During my early school days, I was never a 'good' student. This is not to say that my academic achievements were poor, no. I got decent grades, participated in what extra-curricular activities I could, and even picked up a couple of school awards. However, I went to school during the mid-80's through the 90's, and a 'good student' in those days was one that coloured inside the lines, learned her multiplication tables and poems by heart, accepted without question what the teachers had to say, and stuck to 'age-appropriate' books. All of those things had their purpose, I am sure, but as a young girl, I was having none of that. I struggled with memorisation tasks. My drawings had jagged edges. I couldn't relate either to the stories of Pat and Dick and their pet dog in my English reading books, nor to the stories of Rahim and Amina who drank water from their tube-wells in my Bangla books, and didn't see why I had to read them again and again. The forbidden works of Sidney Sheldon interested me far more than Noddy's adventures.

What I had, however, and I think this is why I survived school, was an insatiable curiosity.
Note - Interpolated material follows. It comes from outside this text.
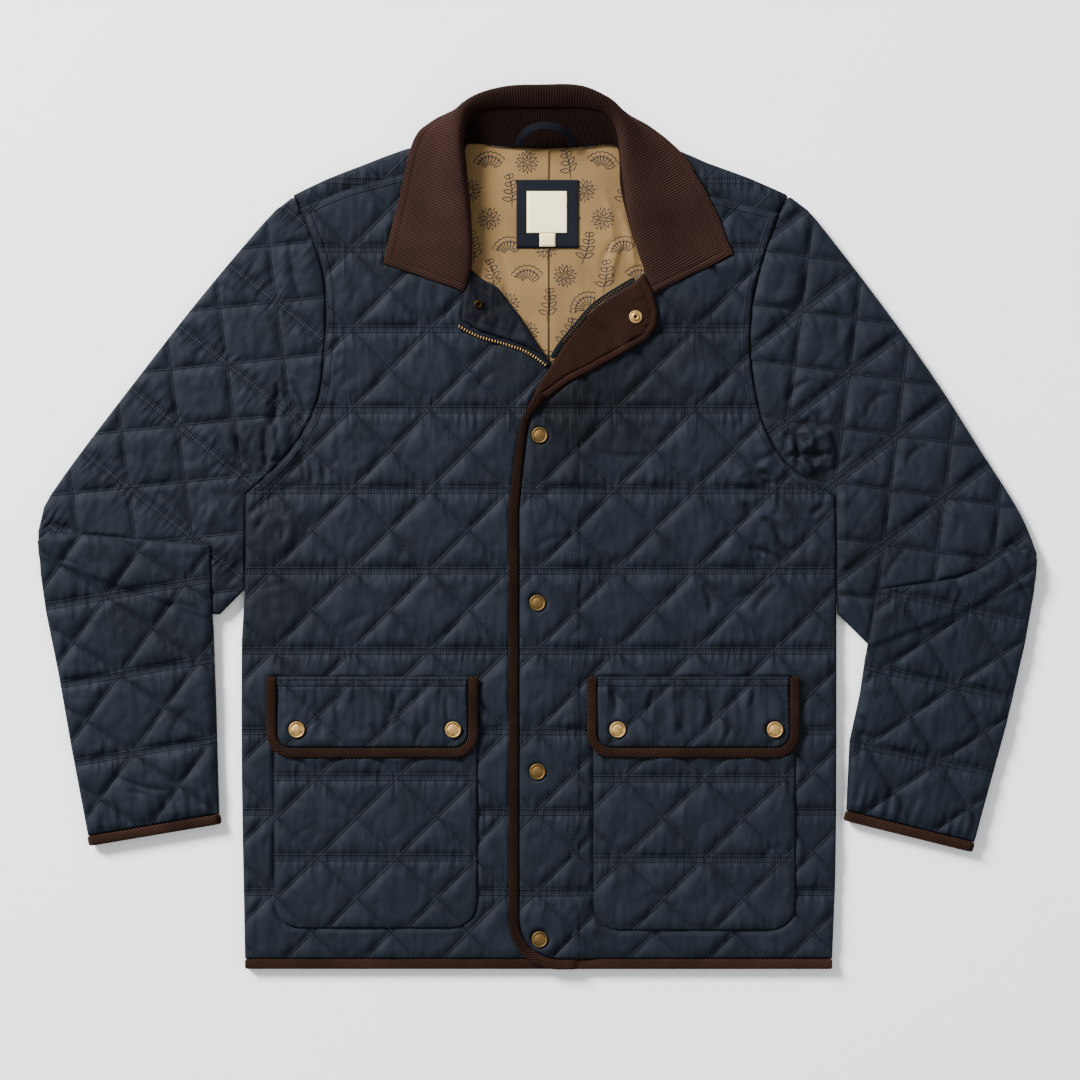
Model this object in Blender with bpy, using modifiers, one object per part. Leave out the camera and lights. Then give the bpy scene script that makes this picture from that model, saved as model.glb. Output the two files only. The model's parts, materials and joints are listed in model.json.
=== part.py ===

I read voraciously, anything I could get my hands on, from encyclopaedias to biographies, and yes, lots of Sheldons and Harold Robbins, and a lot of other books highly inappropriate for my age group. I pestered grown-ups with endless questions. In the days before the Internet hit Dhaka, I conducted experiments, and play-acted, often by myself, a habit that continues to this day and continues to perplex my parents, who question my sanity. In short, I learned by doing. I wasn't alone in this either; most of my year-mates were disgusting over-achievers who combined my proclivities with ambition. I am sure we gave our teachers plenty of hell en route to an education.

My work as a journalist allowed me to compare the impact of different learning approaches. I was at once mentoring young writers at the magazine and teaching specialised courses at the university. The kids on each Rising Stars team were no smarter or dumber than my students when they started out. But the very nature of their work required them to read more, watch more television, get out and ask questions. In contrast, my students were used to digesting and regurgitating class notes with little or no outside research. The first group was easily more dynamic and innovative than the second. My students struggled with the very idea of having to create something for themselves, something that quickly became second nature for the RS writers.

The world is changing a lot faster than ever now, and knowledge quickly becomes dated. There is a constant pressure to keep informed and up-to-date just to stay relevant. Never before has it been so urgent to have a forward-thinking workforce simply to stay afloat. With the global economy the way it is, finding conventional jobs has become trickier. It's the strange and quirky niche professions that provide more employment opportunities, and yet our students miss out on these because our schools process them for more 'mainstream' fields.

The answer, I believe, simply lies in curiosity. The youth today has access to a wealth of information that was unthinkable for my generation when we were growing up. And yet, they've been beaten into mindless drones by the very institutions that claim to be working to create tomorrow's leaders. We really need more hands-on learning happening at the school level, with a variety of teaching methods to address the different learning styles of various students. These need to be supplemented by research centres in the secondary and post-secondary levels, to continue to push the youth into thinking creatively and addressing their individual talents. We cannot possibly hope to compete in a global economy driven by innovation, unless we ourselves are dynamic, adaptable thinkers, open to possibility and imagination. Let us colour outside the lines, why don't we? Let us dream.

(The writer is a Junior Lecturer at the Department of Media and Communications at the Independent University, Bangladesh, currently on study leave and pursuing an MFA in Creative Writing at the University of British Columbia.)